At the bottom of the sea, she finds four paths leading north, south, east and west. She realises that she can see everything that happens on land. So she builds a house with two rooms: one for herself and one for the sea animals. And although she has been treated brutally, she loves her Inuit people and gives them the animals for food. The people rejoice, for now they no longer have to rely on just fish and birds. They have skins for clothes, fur for warmth, blubber for oil, meat for food. They recognise that these good things come from the girl who is now a grown woman, the mother of the sea.

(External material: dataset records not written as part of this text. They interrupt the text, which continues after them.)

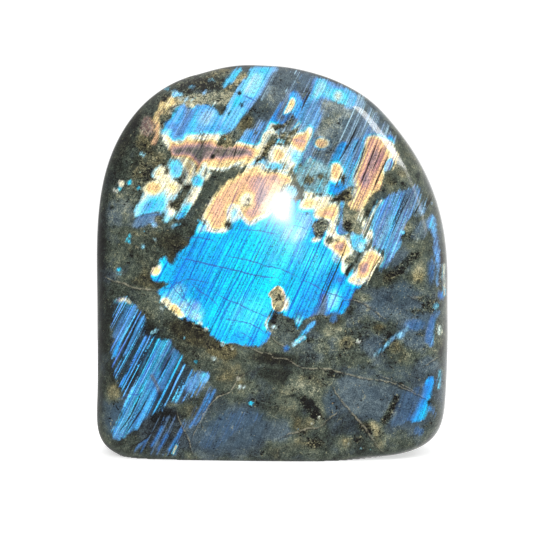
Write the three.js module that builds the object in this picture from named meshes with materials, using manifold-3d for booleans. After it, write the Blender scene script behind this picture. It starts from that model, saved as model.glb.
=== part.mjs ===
// A free-standing piece of labradorite, sawn flat underneath and polished all over.
//
// Millimetres, +Z up, the polished face towards -Y. The origin is at the middle of the base: the
// centre of the stone's bounding box in X and Y, on the surface that the stone stands on.
//
// The rim, seen from the front, is an arch over a rounded square: each quarter is a superellipse
// of its own exponent, with a few soft flats where the stone met the grinding wheel. From the rim
// the stone rounds over to a domed face in front and a flatter one behind. It is thicker at the
// foot than at the top, its edge wanders a little from front to back, and a saw cut makes the base.

import * as THREE from "three";
import { mergeVertices } from "three/addons/utils/BufferGeometryUtils.js";
import Module from "manifold-3d";

// ---- driving dimensions ----------------------------------------------------------------------

const HALF_WIDTH = 63.4; // the rim, from its middle to either side
const CREST = 139.4; // top of the rim's arch above the base, before the flats are added
const MIDDLE = 62; // height at which the rim is widest
const SAWN_OFF = 2.4; // how far the rough stone ran on below the saw cut

const FRONT_DEPTH = 27; // from the rim to the polished face, at the foot
const BACK_DEPTH = 24; // from the rim to the back, at the foot
const TAPER = 0.32; // share of both depths that is lost between foot and crest
const LEAN = 2; // how far the rim steps back between foot and crest
const WANDER = 1.6; // how far the rim strays forwards and back, twice on its way round
const WANDER_START = 0.6; // where that straying starts, in radians

// Exponents of the superellipse in each quarter of the rim: 2 is an ellipse, more is squarer.
const ARCH_RIGHT = 2.0;
const ARCH_LEFT = 2.74;
const FOOT_LEFT = 8.6;
const FOOT_RIGHT = 4.8;

// Exponents of the profile from the rim over to each face, and of both profiles at the very foot,
// which is blunter so that the saw cut leaves a base to stand on.
const FRONT_ROUNDING = 3.2;
const BACK_ROUNDING = 2.8;
const FOOT_ROUNDING = 6.0;

// Soft flats (inwards, negative) and swells (outwards) of the rim: where they are, anticlockwise
// from +X in degrees, their half width in degrees and their height in millimetres.
const FLATS = [
  { at: 30, spread: 16, height: 0.5 },
  { at: 61, spread: 8, height: 0.5 },
  { at: 80, spread: 7, height: -0.4 },
  { at: 98, spread: 6, height: 0.5 },
  { at: 109, spread: 4, height: -0.3 },
  { at: 146, spread: 22, height: 0.5 },
  { at: 221, spread: 6, height: 1.3 },
  { at: 298, spread: 8, height: -1.6 },
  { at: 318, spread: 8, height: 2.2 },
];

const SIDES = 88; // facets round the rim
const RINGS = 46; // facets from the front pole to the back pole
const RING_SPACING = 3.0; // above 2, the rings crowd towards the rim, where the stone is roundest

// ---- the rim -----------------------------------------------------------------------------------

// How far the rim is from (0, MIDDLE) in the direction of an angle, in radians from +X towards +Z.
function rimRadius(angle) {
  const across = Math.cos(angle);
  const up = Math.sin(angle);
  const isRight = across >= 0;
  const halfHeight = up >= 0 ? CREST - MIDDLE : MIDDLE + SAWN_OFF;
  const arch = isRight ? ARCH_RIGHT : ARCH_LEFT;
  const foot = isRight ? FOOT_RIGHT : FOOT_LEFT;
  const exponent = up >= 0 ? arch : foot;
  const sum = Math.abs(across / HALF_WIDTH) ** exponent + Math.abs(up / halfHeight) ** exponent;
  return sum ** (-1 / exponent) + flatsAt(angle);
}

// The sum of the soft flats at an angle, each a bell curve round its own place.
function flatsAt(angle) {
  const degrees = THREE.MathUtils.radToDeg(angle);
  let height = 0;
  for (const flat of FLATS) {
    const gap = THREE.MathUtils.euclideanModulo(degrees - flat.at + 180, 360) - 180;
    height += flat.height * Math.exp(-((gap / flat.spread) ** 2));
  }
  return height;
}

// ---- the stone ---------------------------------------------------------------------------------

// How far the surface stands off the rim's plane, as a share of the full depth, when it is a given
// share of the way out to the rim: the unit superellipse of that direction's exponent.
function standOff(outward, angle, isFront) {
  const rounding = isFront ? FRONT_ROUNDING : BACK_ROUNDING;
  const downward = Math.max(-Math.sin(angle), 0) ** 2;
  const exponent = THREE.MathUtils.lerp(rounding, FOOT_ROUNDING, downward);
  return Math.max(1 - outward ** exponent, 0) ** (1 / exponent);
}

// Moves a point of the unit sphere, whose poles are on the Y axis, to the stone's surface. Its
// distance from the axis gives the share of the way out to the rim, and standOff the depth there.
function toSurface(point) {
  const angle = Math.atan2(point.z, point.x);
  const isFront = point.y < 0;
  const outward = Math.min(Math.hypot(point.x, point.z), 1) ** (2 / RING_SPACING);
  const radius = outward * rimRadius(angle);
  const x = radius * Math.cos(angle);
  const z = MIDDLE + radius * Math.sin(angle);
  const height = z / CREST;
  const depth = (isFront ? -FRONT_DEPTH : BACK_DEPTH) * (1 - TAPER * height);
  const stray = WANDER * Math.sin(2 * angle + WANDER_START) * outward ** 2;
  const y = standOff(outward, angle, isFront) * depth + LEAN * height + stray;
  point.set(x, y, z);
}

function roughGeometry() {
  const sphere = new THREE.SphereGeometry(1, SIDES, RINGS);
  sphere.deleteAttribute("normal");
  sphere.deleteAttribute("uv");
  const geometry = mergeVertices(sphere);
  const position = geometry.getAttribute("position");
  const point = new THREE.Vector3();
  for (let i = 0; i < position.count; i += 1) {
    point.fromBufferAttribute(position, i);
    toSurface(point);
    position.setXYZ(i, point.x, point.y, point.z);
  }
  return geometry;
}

// ---- the saw cut -------------------------------------------------------------------------------

const wasm = await Module();
wasm.setup();

function toManifold(geometry) {
  const bare = geometry.clone();
  bare.deleteAttribute("normal");
  bare.deleteAttribute("uv");
  const merged = mergeVertices(bare);
  return new wasm.Manifold(
    new wasm.Mesh({
      numProp: 3,
      vertProperties: merged.getAttribute("position").array,
      triVerts: new Uint32Array(merged.index.array),
    }),
  );
}

function fromManifold(solid) {
  const mesh = solid.getMesh();
  const geometry = new THREE.BufferGeometry();
  geometry.setAttribute("position", new THREE.BufferAttribute(mesh.vertProperties, mesh.numProp));
  geometry.setIndex(new THREE.BufferAttribute(mesh.triVerts, 1));
  return geometry;
}

// Takes off everything below the base, with a block wider and deeper than the stone.
function sawnFlat(geometry) {
  const reach = 3 * HALF_WIDTH;
  const waste = new THREE.BoxGeometry(reach, reach, reach);
  waste.translate(0, 0, -reach / 2);
  return fromManifold(toManifold(geometry).subtract(toManifold(waste)));
}

// Puts the middle of the bounding box on the Z axis, and leaves the height alone.
function centred(geometry) {
  geometry.computeBoundingBox();
  const centre = geometry.boundingBox.getCenter(new THREE.Vector3());
  geometry.translate(-centre.x, -centre.y, 0);
  return geometry;
}

function makeStone() {
  const geometry = centred(sawnFlat(roughGeometry()));
  geometry.computeVertexNormals();
  const material = new THREE.MeshStandardMaterial({
    color: new THREE.Color(0.27, 0.31, 0.33),
    roughness: 0.15,
    metalness: 0,
  });
  const stone = new THREE.Mesh(geometry, material);
  stone.name = "stone";
  return stone;
}

const labradorite = new THREE.Group();
labradorite.add(makeStone());

export default labradorite;
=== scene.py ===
"""A free-standing piece of polished labradorite, standing on its sawn foot on a pale floor.

The stone is one closed skin, worked out from the same surface as the solid that it stands for. Its
pattern is laid out in millimetres, as marks and lines on the plane of the stone's rim, and
kept on the mesh as fields: how far each point is inside the flash, which colour the flash has there,
and so on. The shader turns those fields into colour and breaks them up with grain and streaks.
"""

import logging
import math
from collections.abc import Callable
from dataclasses import dataclass, field
from enum import Enum
from typing import Any

import bpy
import numpy as np
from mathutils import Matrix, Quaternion, Vector


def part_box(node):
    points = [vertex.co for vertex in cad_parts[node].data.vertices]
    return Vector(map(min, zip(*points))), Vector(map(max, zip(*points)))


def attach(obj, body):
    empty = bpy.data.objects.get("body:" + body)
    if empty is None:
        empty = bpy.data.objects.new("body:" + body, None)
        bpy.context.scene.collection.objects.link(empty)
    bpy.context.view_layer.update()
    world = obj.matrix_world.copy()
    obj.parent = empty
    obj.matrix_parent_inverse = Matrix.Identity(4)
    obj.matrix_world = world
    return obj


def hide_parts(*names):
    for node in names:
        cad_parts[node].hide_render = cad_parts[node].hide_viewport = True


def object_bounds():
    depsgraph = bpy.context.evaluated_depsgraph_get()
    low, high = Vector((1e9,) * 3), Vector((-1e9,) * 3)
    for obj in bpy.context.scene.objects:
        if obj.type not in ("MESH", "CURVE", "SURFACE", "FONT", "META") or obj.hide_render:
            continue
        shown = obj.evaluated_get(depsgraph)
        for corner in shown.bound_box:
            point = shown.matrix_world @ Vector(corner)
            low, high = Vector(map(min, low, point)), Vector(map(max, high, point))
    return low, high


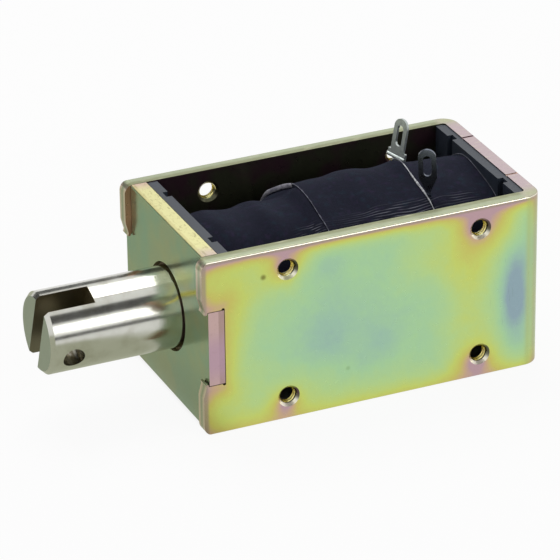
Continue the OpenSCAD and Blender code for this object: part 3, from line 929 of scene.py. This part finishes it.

In time, however, they forget. And they grow to disrespect the sea, allowing refuse, garbage, all manner of filth — nitrogen runoff from intensified dairy farming, sedimentation from commercial developments (I’m ad-libbing a little here!) — to enter the sea. All this detritus drifts down and tangles in the hair of the mother of the sea, turning it into a clogged and clotted mass. So she calls back the animals to her house at the bottom of the sea. And the people begin to starve.
And, as people are apt to do when the environmental chips are down, and greenhouse gas emissions are rising, and the ocean is becoming overheated and acidic, they hold a summit. They decide that a shaman needs to go and visit the mother of the sea. After days and nights of spiritual preparation, the shaman — who in many versions of the story is blind, to emphasise that he is operating in a supernatural dimension — dives through a hole in the ice and descends to the lightless depths. And what does he do? He combs the hair of the mother of the sea. He combs out the knots and the refuse and makes her beautiful again.
And that is what I think protection of the ocean is about. It is a story of sea change that occurs in our hearts as well as in our marine management plans. It is stewardship based on personhood, symbolised by combing the hair of the mother of the sea.